The prediction is right; the reasoning is wrong. Markers, tubes, exposure differences, side-letter tokens, even patient positioning can become shortcuts if they correlate with the label across the training set. A held-out split from the same distribution will not catch this — only attribution methods will, and only if you actually run them.
How this shows up in production medical-imaging engineering
Backbone selection rarely comes down to top-1 ImageNet accuracy. The relevant questions are whether the effective RF covers the finding size at the depth where the head reads features, how much input resolution you can afford, and which features need to be available at which scale.
Debugging matters at least as much as benchmarking. Two CNNs with identical test AUC can have wildly different attribution patterns. Grad-CAM is cheap; running it on a sample of test cases — especially errors — surfaces shortcut features that accuracy curves hide.

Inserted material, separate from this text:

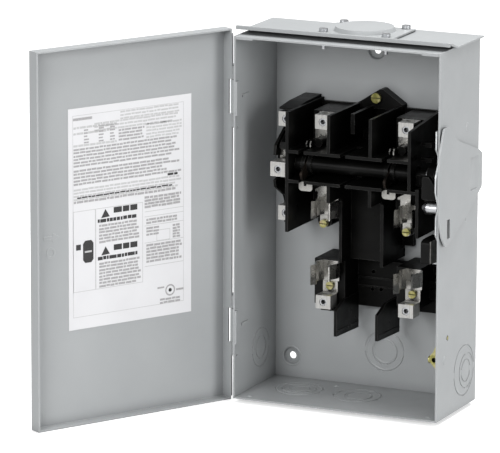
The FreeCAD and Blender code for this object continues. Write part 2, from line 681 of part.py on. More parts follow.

Small findings are an architecture problem, not a tuning problem. If pathology is smaller than the effective RF resolution at the layer you read from, no learning-rate schedule fixes that. Reach for feature pyramids, higher input resolution, or a detection-oriented architecture before tuning hyperparameters.
External validation is the honest measurement. Accuracy on a held-out split from the training distribution is a weaker signal than most teams treat it as. The first time a CXR model meets data from a different scanner, hospital, or patient population is usually the first time its real-world reliability is honestly measured.
Further reading
- Luo, W. et al. Understanding the Effective Receptive Field in Deep Convolutional Neural Networks. NeurIPS 2016. ERF is much smaller than the theoretical RF, and the difference matters in practice.
- Selvaraju, R. R. et al. Grad-CAM: Visual Explanations from Deep Networks via Gradient-based Localization. ICCV 2017. The original Grad-CAM paper; short, readable, and the method is about thirty lines of PyTorch.
- Geirhos, R. et al. Shortcut Learning in Deep Neural Networks. Nature Machine Intelligence, 2020. Required reading for anyone deploying CNNs on medical data.